> REQUEST
Give again only the lines beginning with the one that contains "obj.matrix_world = Matrix.Identity(4)" and ending with the one that contains "TAB_WALL = 1.2"; include both of those lines.

:::::

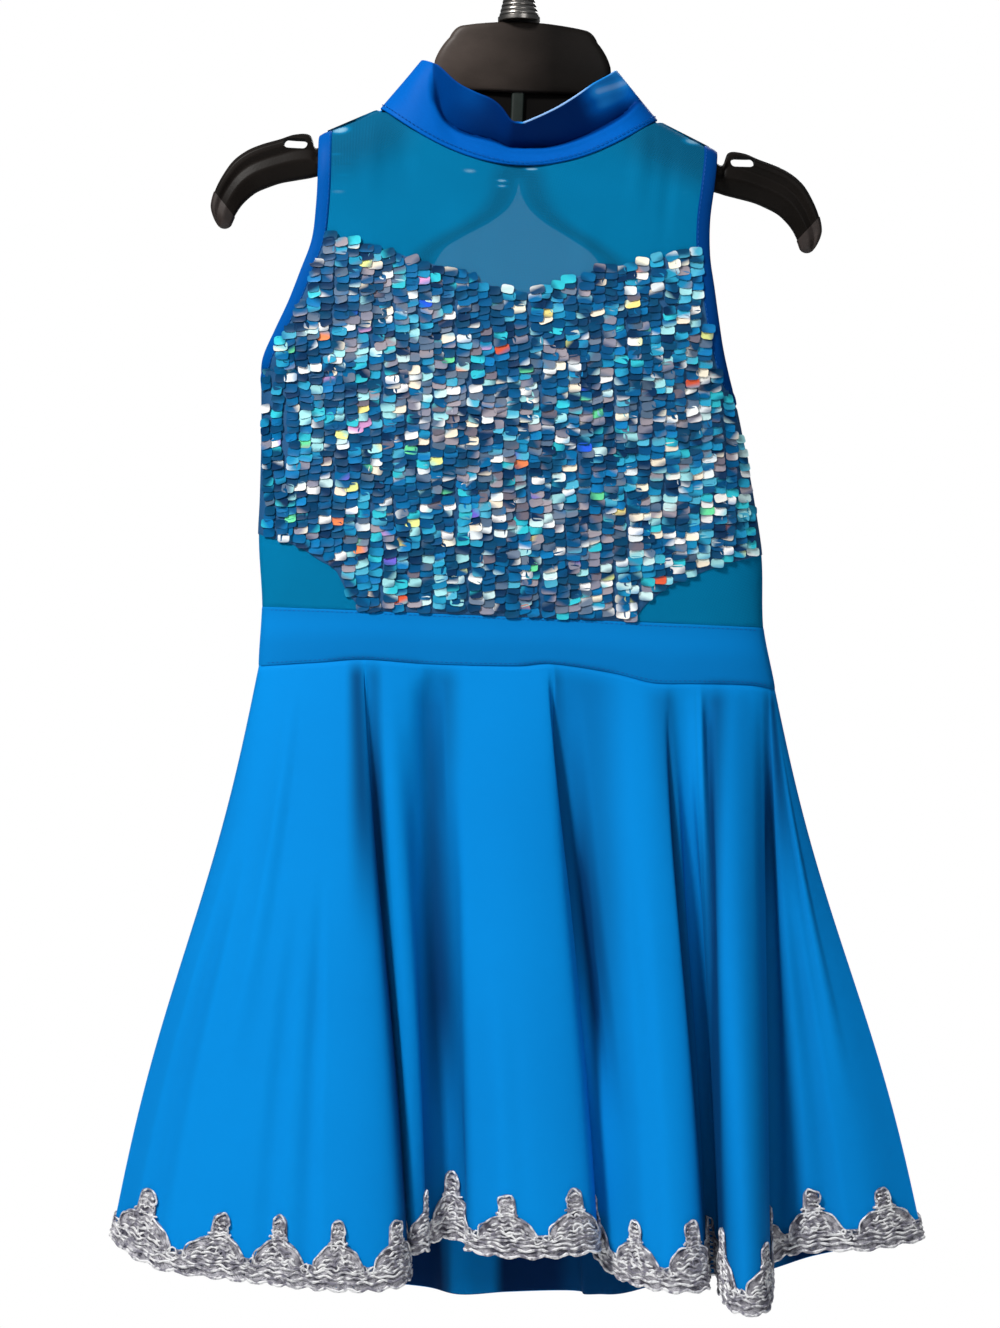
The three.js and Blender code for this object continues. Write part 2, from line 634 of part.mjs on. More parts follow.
// Lace sewn on the outside of the hem: a band with a domed scallop every LACE_PITCH.
function buildLace(name, point, stops, side) {
  const length = WAIST_BOTTOM - HEM_LEVEL;
  const height = (i) => {
    const phase = (i % SCALLOP_STEPS) / SCALLOP_STEPS;
    return THREE.MathUtils.lerp(LACE_BAND, LACE_PEAK, Math.sin(Math.PI * phase));
  };
  const normal = normalsOf(point, side, stops);
  const positions = [];
  for (const depth of [SEAM + LACE_WALL, SEAM]) {
    for (const row of [0, 1]) {
      stops.forEach((u, i) => {
        const v = 1 + THREE.MathUtils.lerp(-height(i), LACE_DROP, row) / length;
        positions.push(...point(u, v).addScaledVector(normal(u, v), depth));
      });
    }
  }
  add(name, closedGrid(positions, stops.length, 2), 'lace');
}

// ---------------------------------------------------------------- hanger
function solidOf(geometry) {
  const plain = geometry.clone();
  plain.deleteAttribute('normal');
  plain.deleteAttribute('uv');
  const merged = mergeVertices(plain, 1e-4);
  return new wasm.Manifold(new wasm.Mesh({
    numProp: 3,
    vertProperties: new Float32Array(merged.attributes.position.array),
    triVerts: new Uint32Array(merged.index.array),
  }));
}

function geometryOf(solid) {
  const { vertProperties, triVerts } = solid.getMesh();
  const geometry = new THREE.BufferGeometry();
  geometry.setAttribute('position', new THREE.Float32BufferAttribute(vertProperties, 3));
  geometry.setIndex(Array.from(triVerts));
  geometry.computeVertexNormals();
  return geometry;
}

// A shape drawn in the XZ plane, made `depth` thick about y = 0.
function slab(shape, depth, bevel = 0) {
  const geometry = new THREE.ExtrudeGeometry(shape, {
    depth: depth - 2 * bevel,
    bevelEnabled: bevel > 0,
    bevelThickness: bevel,
    bevelSize: bevel,
    bevelOffset: -bevel,
    bevelSegments: 2,
    curveSegments: 8,
  });
  return geometry.translate(0, 0, bevel - depth / 2).rotateX(Math.PI / 2);
}

// One arm: six-sided sections, widest at the middle, so its upper faces look up and its lower
// faces look down.
function arm(sign) {
  const positions = [];
  const sides = 6;
  for (const [upperX, upperZ, lowerX, lowerZ, half] of ARM_SECTIONS) {
    for (const [share, width] of [
      [0, ARM_EDGE], [0.5, 1], [1, 0.5], [1, -0.5], [0.5, -1], [0, -ARM_EDGE],
    ]) {
      positions.push(
        sign * THREE.MathUtils.lerp(upperX, lowerX, share),
        width * half,
        THREE.MathUtils.lerp(upperZ, lowerZ, share),
      );
    }
  }
  const index = [];
  const last = (ARM_SECTIONS.length - 1) * sides;
  for (let s = 0; s < last; s += sides) {
    for (let k = 0; k < sides; k += 1) {
      const next = (k + 1) % sides;
      index.push(s + k, s + next, s + sides + next, s + k, s + sides + next, s + sides + k);
    }
  }
  for (let k = 1; k < sides - 1; k += 1) {
    index.push(0, k + 1, k, last, last + k, last + k + 1);
  }
  return outward(new THREE.BufferGeometry(), positions, index);
}

function buildHanger() {
  const head = new THREE.Shape();
  const corner = HEAD_TOP_HALF + HEAD_ROUND;
  head.moveTo(-HEAD_HALF - HEAD_FLARE, HEAD_FOOT);
  head.lineTo(-HEAD_HALF, HEAD_SHOULDER);
  head.lineTo(-corner, HEAD_CROWN - HEAD_ROUND);
  head.quadraticCurveTo(-corner + HEAD_ROUND / 2, HEAD_CROWN, -HEAD_TOP_HALF, HEAD_CROWN);
  head.quadraticCurveTo(0, -HEAD_CROWN, HEAD_TOP_HALF, HEAD_CROWN);
  head.quadraticCurveTo(corner - HEAD_ROUND / 2, HEAD_CROWN, corner, HEAD_CROWN - HEAD_ROUND);
  head.lineTo(HEAD_HALF, HEAD_SHOULDER);
  head.lineTo(HEAD_HALF + HEAD_FLARE, HEAD_FOOT);
  head.closePath();

  const plate = new THREE.Shape();
  plate.moveTo(-PLATE.topHalf, PLATE.top);
  plate.lineTo(PLATE.topHalf, PLATE.top);
  plate.lineTo(PLATE.footHalf, PLATE.foot);
  plate.quadraticCurveTo(0, PLATE.arch, -PLATE.footHalf, PLATE.foot);
  plate.closePath();

  let body = solidOf(slab(head, HEAD_DEPTH, HEAD_BEVEL));
  const strut = new THREE.BoxGeometry(STRUT.width, STRUT.depth, STRUT.top - STRUT.foot);
  strut.translate(STRUT.x, 0, (STRUT.top + STRUT.foot) / 2);
  for (const piece of [slab(plate, PLATE.thickness), strut, arm(-1), arm(1)]) {
    body = body.add(solidOf(piece));
  }
  const length = NOTCH.outer - NOTCH.inner;
  const height = NOTCH.roof - NOTCH.floor;
  for (const sign of [-1, 1]) {
    const slot = new THREE.BoxGeometry(length, 2 * HEAD_DEPTH, height);
    slot.translate(sign * (NOTCH.inner + length / 2), 0, NOTCH.floor + height / 2);
    body = body.subtract(solidOf(slot));
  }
  const hung = new THREE.Group();
  const pivot = (NOTCH.floor + NOTCH.roof) / 2;     // the lean turns about the notches' height
  hung.position.set(-pivot * Math.sin(TILT), 0, pivot - pivot * Math.cos(TILT));
  hung.rotation.y = TILT;
  add('hanger_body', geometryOf(body), 'plastic', hung);
  costume.add(hung);
}

// ---------------------------------------------------------------- hook
function buildHook() {
  // The ferrule: a tapered metal sleeve with turned rings.
  const profile = [
    [0, FERRULE_FOOT], [FERRULE_BASE, FERRULE_FOOT], [FERRULE_BASE, 2.4], [FERRULE_BASE - 1, 3],
  ];
  for (let band = 0; band < FERRULE_BANDS; band += 1) {
    const z = BAND_START + band * BAND_PITCH;
    const r = BAND_RADIUS - band * BAND_TAPER;
    profile.push([r, z - 0.6], [r - 0.6, z], [r - 0.35, z + 1.6]);
  }
  profile.push([8.2, FERRULE_TOP - 2], [5, FERRULE_TOP], [0, FERRULE_TOP]);
  const ferrule = new THREE.LatheGeometry(profile.map(([r, z]) => new THREE.Vector2(r, z)), 20);
  add('hook_ferrule', ferrule.rotateX(Math.PI / 2), 'metal');

  // The hook: a round wire that rises from the ferrule, swings to the right, turns over the
  // crest and comes down on the left.
  const centre = HOOK_RISE + WIRE - HOOK_RADIUS;
  const foot = FERRULE_TOP + SEAM;
  const points = [new THREE.Vector3(0, 0, foot), new THREE.Vector3(0, 0, foot + SHANK)];
  for (const degrees of HOOK_TURNS) {
    const turn = THREE.MathUtils.degToRad(degrees);
    points.push(new THREE.Vector3(
      HOOK_RADIUS * Math.cos(turn), 0, centre + HOOK_RADIUS * Math.sin(turn)));
  }
  const path = new THREE.CatmullRomCurve3(points, false, 'centripetal');
  const section = new THREE.Shape();
  section.absarc(0, 0, WIRE, 0, 2 * Math.PI, false);
  const hook = new THREE.ExtrudeGeometry(section, {
    steps: 48, bevelEnabled: false, extrudePath: path, curveSegments: 4 });
  add('hook', hook, 'metal');
}

buildHook();
buildHanger();
buildCollar();
buildFront();
buildBack();
buildArmholes();
buildWaistband();
buildSkirt();

costume.position.z = -HOOK_RISE;

export default costume;
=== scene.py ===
"""A child's lyrical dance costume on its shop hanger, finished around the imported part.

Shapes are worked out in millimetres in the costume's own frame, with heights measured from the
top of the hanger's head, and are put into the shared frame in metres by `make`.
+X is the right of someone facing the front, +Y goes from front to back and +Z is up.
"""

import math

import bpy
import numpy as np
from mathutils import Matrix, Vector


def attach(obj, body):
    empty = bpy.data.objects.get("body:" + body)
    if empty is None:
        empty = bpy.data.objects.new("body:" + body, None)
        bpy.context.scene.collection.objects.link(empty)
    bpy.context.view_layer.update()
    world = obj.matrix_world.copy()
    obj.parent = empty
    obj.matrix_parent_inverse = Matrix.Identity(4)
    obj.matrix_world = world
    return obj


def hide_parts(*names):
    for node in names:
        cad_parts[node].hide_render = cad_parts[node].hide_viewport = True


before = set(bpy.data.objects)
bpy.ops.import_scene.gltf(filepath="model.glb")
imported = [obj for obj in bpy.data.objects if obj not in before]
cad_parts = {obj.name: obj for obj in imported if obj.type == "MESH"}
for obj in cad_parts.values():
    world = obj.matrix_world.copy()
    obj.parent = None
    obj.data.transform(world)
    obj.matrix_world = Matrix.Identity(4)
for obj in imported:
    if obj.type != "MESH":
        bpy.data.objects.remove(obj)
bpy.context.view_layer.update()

MM = 0.001
SIDES = (("left", -1), ("right", 1))
FACES = (("front", -1), ("back", 1))

# ---------------------------------------------------------------- driving dimensions
HOOK_RISE = 76.0                   # inside crest of the hook above the hanger's head
TILT = math.radians(2.4)           # the hanger and the bodice lean down to the right
SEAM = 0.3                         # space between pieces that are sewn together
SIDE_SEAM = 0.02                   # the same at the skirt's side seams, closed to the light
TUCK = 3.0                         # reach of a panel's edge under its binding
UNDER = 3.0                        # reach of panels up under the collar and down under the band

# Thickness of each kind of cloth, and how far a binding's face stands out.
MESH_WALL = 0.9
KNIT_WALL = 1.2
SKIRT_WALL = 1.1
BAND_WALL = 1.0
BINDING_WALL = 2.0
BINDING_LIFT = 0.5
BINDING_CROWN = 0.5

NECK_HALF = 80.0
NECK_SIDE = -54.0
NECK_FRONT = -86.0
NECK_BACK = -61.0
SHOULDER_SLOPE = 0.486
SHOULDER_ROUND = 30.0
BINDING_WIDTH = 8.0
ARMHOLE_BOTTOM = -209.0
ARMHOLE_MIDDLE = -140.0
ARMHOLE_DEPTH = 15.0
WAIST_TOP = -345.0
WAIST_BOTTOM = -380.0
HEM_LEVEL = -707.0
SKIRT_LENGTH = WAIST_BOTTOM - HEM_LEVEL
FLARE_DELAY = 0.035
FOLD_GROWTH = 0.85

COLLAR_TOP_HALF = 56.0
COLLAR_TOP_SIDE = -26.0
COLLAR_TOP_BACK = -27.0
COLLAR_TOP_DEPTH = 23.0
COLLAR_WALL = 1.4
COLLAR_SLIT = 0.008
TAB_REACH = 0.17
TAB_FOOT = 0.3
TAB_HEAD = 0.75
TAB_WALL = 1.2

LACE_DROP = 3.0                    # from the skirt's own edge down to the lace's
BACK_LACE_RISE = 2.6               # the back's lace sits higher, hidden by the front's hem
SKIRT_STEP = 1.75                  # from one column of the skirt's mesh to the next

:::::

> ANSWER FOR THE TASK
    obj.matrix_world = Matrix.Identity(4)
for obj in imported:
    if obj.type != "MESH":
        bpy.data.objects.remove(obj)
bpy.context.view_layer.update()

MM = 0.001
SIDES = (("left", -1), ("right", 1))
FACES = (("front", -1), ("back", 1))

# ---------------------------------------------------------------- driving dimensions
HOOK_RISE = 76.0                   # inside crest of the hook above the hanger's head
TILT = math.radians(2.4)           # the hanger and the bodice lean down to the right
SEAM = 0.3                         # space between pieces that are sewn together
SIDE_SEAM = 0.02                   # the same at the skirt's side seams, closed to the light
TUCK = 3.0                         # reach of a panel's edge under its binding
UNDER = 3.0                        # reach of panels up under the collar and down under the band

# Thickness of each kind of cloth, and how far a binding's face stands out.
MESH_WALL = 0.9
KNIT_WALL = 1.2
SKIRT_WALL = 1.1
BAND_WALL = 1.0
BINDING_WALL = 2.0
BINDING_LIFT = 0.5
BINDING_CROWN = 0.5

NECK_HALF = 80.0
NECK_SIDE = -54.0
NECK_FRONT = -86.0
NECK_BACK = -61.0
SHOULDER_SLOPE = 0.486
SHOULDER_ROUND = 30.0
BINDING_WIDTH = 8.0
ARMHOLE_BOTTOM = -209.0
ARMHOLE_MIDDLE = -140.0
ARMHOLE_DEPTH = 15.0
WAIST_TOP = -345.0
WAIST_BOTTOM = -380.0
HEM_LEVEL = -707.0
SKIRT_LENGTH = WAIST_BOTTOM - HEM_LEVEL
FLARE_DELAY = 0.035
FOLD_GROWTH = 0.85

COLLAR_TOP_HALF = 56.0
COLLAR_TOP_SIDE = -26.0
COLLAR_TOP_BACK = -27.0
COLLAR_TOP_DEPTH = 23.0
COLLAR_WALL = 1.4
COLLAR_SLIT = 0.008
TAB_REACH = 0.17
TAB_FOOT = 0.3
TAB_HEAD = 0.75
TAB_WALL = 1.2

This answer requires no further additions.